Major spoilers:
Well, I don't know how he did it but Gaspar Noé somehow managed to make a more unlikeable protagonist than the main character of Seul Contre Tous! Murphy here is the architect of all his problems, and somehow manages to make everything in his relationships all about him - he is the one whose muttering voiceover talks about being "trapped in a cage" by Omi and his son, the (ironically pro-life) girl initially invited to the threesome that he ended up accidentally making pregnant whilst seeing her separately on the side; he has fears that Omi's going to end up "turning him gay" by all her attention on their son, maybe significantly named Gaspar (Perhaps Noé took the cue from the end of Enter The Void and has reincarnated himself as this couple's son, taking the perspective of a, loved but unplanned, child? The film itself doesn't really have too many contemporary references in it. It all feels like it could be taking place in some really tuned into the exploitation world zeitgeist of the mid 70s for all the movie memorabilia on the walls from that period and slightly retro camera equipment. But just as much it could be taking place in a timeless space too); his violent feelings of betrayal by his girlfriend Electra fooling around on the side, which are so hypocritical they could practically act as a definition of the term in a dictionary; and so on.

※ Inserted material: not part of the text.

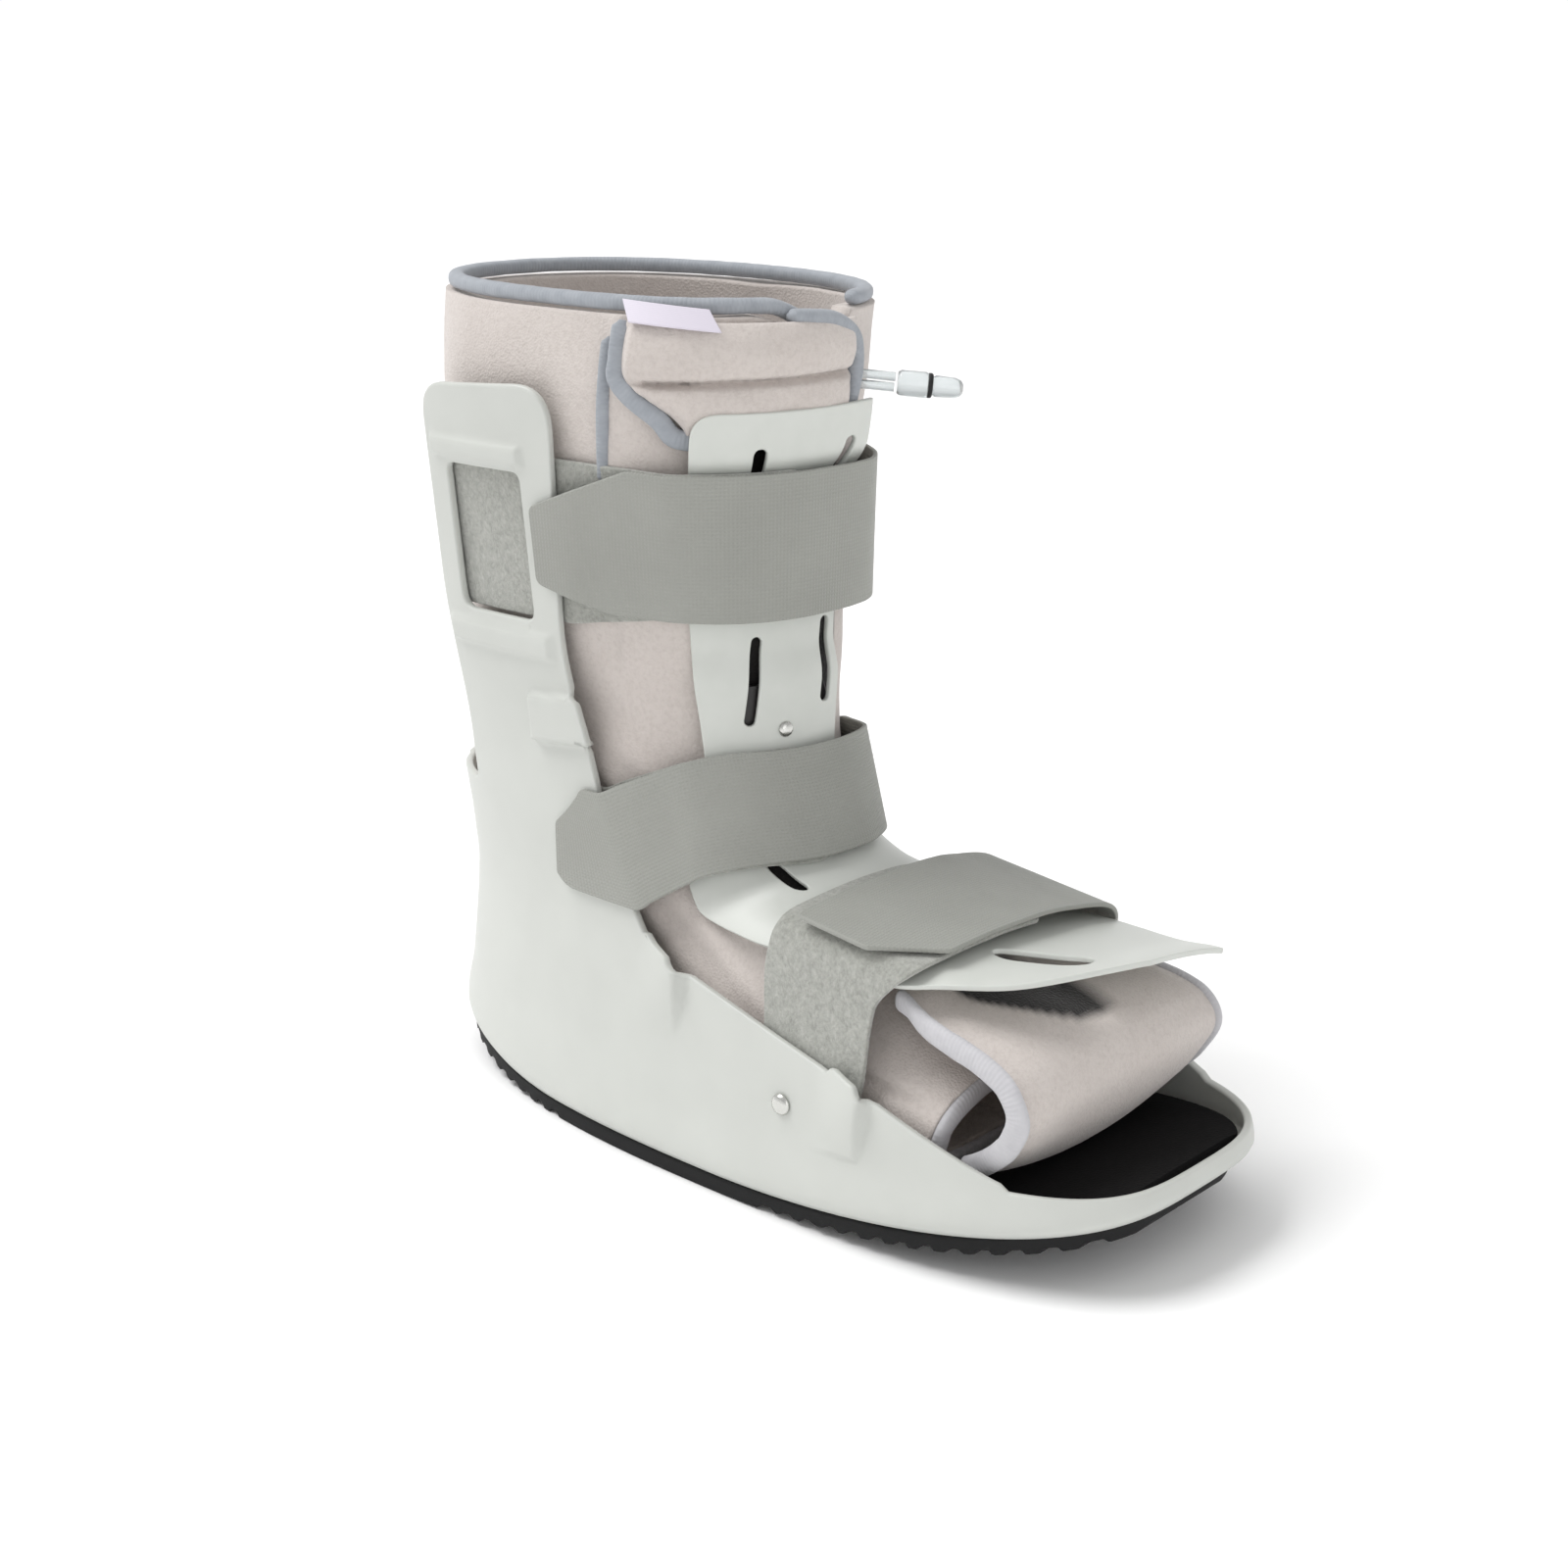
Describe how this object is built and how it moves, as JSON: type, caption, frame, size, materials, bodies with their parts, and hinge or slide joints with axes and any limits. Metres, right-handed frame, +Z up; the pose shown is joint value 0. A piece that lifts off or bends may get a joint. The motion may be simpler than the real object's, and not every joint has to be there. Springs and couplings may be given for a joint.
{
  "type": "walking boot",
  "caption": "Short rigid walking boot with a rocker sole, side struts, a padded open-toe liner, two front plates and wide hook-and-loop straps.",
  "frame": {"origin": "on the flat middle of the sole, midway between the boot's sides, at the ground", "axes": "+X to the toes, +Z up, -Y to the side where the strap tabs end"},
  "size_m": [0.302, 0.1306, 0.2735],
  "materials": {
    "rubber": "moulded tread",
    "foam": "fine matte foam sheet",
    "shell_plastic": "injection moulded, fine grain",
    "plate_plastic": "smooth sheet",
    "liner_fabric": "brushed knit over foam",
    "binding_tape": "ribbed bias tape",
    "label_fabric": "satin",
    "rivet_metal": "polished",
    "smooth_strap": "woven hook tape",
    "loop_felt": "loop felt",
    "clear_plastic": "clear"
  },
  "bodies": {
    "root": {"outsole": "rubber", "insole": "foam", "shell": "shell_plastic", "liner_boot": "liner_fabric", "toe_flap": "liner_fabric", "front_flap": "liner_fabric", "collar_binding": "binding_tape", "toe_opening_binding": "binding_tape", "flap_binding": "binding_tape", "edge_binding": "binding_tape", "toe_binding_near": "binding_tape", "toe_binding_far": "binding_tape", "label": "label_fabric", "shin_plate": "plate_plastic", "foot_plate": "plate_plastic", "plate_rivet": "rivet_metal", "wall_rivet_near": "rivet_metal", "wall_rivet_far": "rivet_metal", "calf_strap": "smooth_strap", "ankle_strap": "smooth_strap", "forefoot_strap": "smooth_strap", "calf_loop_strap": "loop_felt", "ankle_loop_strap": "loop_felt", "forefoot_loop_strap": "loop_felt", "air_tube_upper": "clear_plastic", "air_tube_lower": "clear_plastic", "air_valve": "clear_plastic"}
  },
  "joints": []
}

This is probably all because the film takes the form of someone, after getting a telephone call from their ex's mother wondering if he has heard from her in the last few months, spending the whole day moping around his apartment reminiscing about the path not taken (because he got forced into another relationship by the pregnancy) and better times with 'the one that got away and probably committed suicide because their relationship meant so much to her that she must have'. The film is told entirely from Murphy's perspective as much as Enter The Void's was from Oscar's, and as such is solipsistic, narcissistic and full of unexamined prejudice and shifting of blame for basically all the problems in the relationship (of course Electra was the one most into drugs; of course she's the truly jealous one while ignoring Murphy's own pain at being cheated on; she's the one whose fantasy has always been a threesome with a girl(!); she uses Omi's pregnancy as an excuse to jump into the arms of Murphy's best friend, etc, etc), though I'm open to the idea that this making the main male lead so repulsively dislikable may be Noé's intention here. Certainly as with most of Noé's previous films, it has a very dim view of the male sex in general as just being unthinking penises on legs for the most part! Electra and even Omi here come across as much more nuanced and rounded characters (Omi in particular gets that rather heartrending brief shot at the end of the film of closing the door on Murphy crying over his lost relationship with Electra in the bathtub, seemingly well aware of his lack of any particular love for her), but even so they seem damned by sticking around with this idiot for as long as they have done!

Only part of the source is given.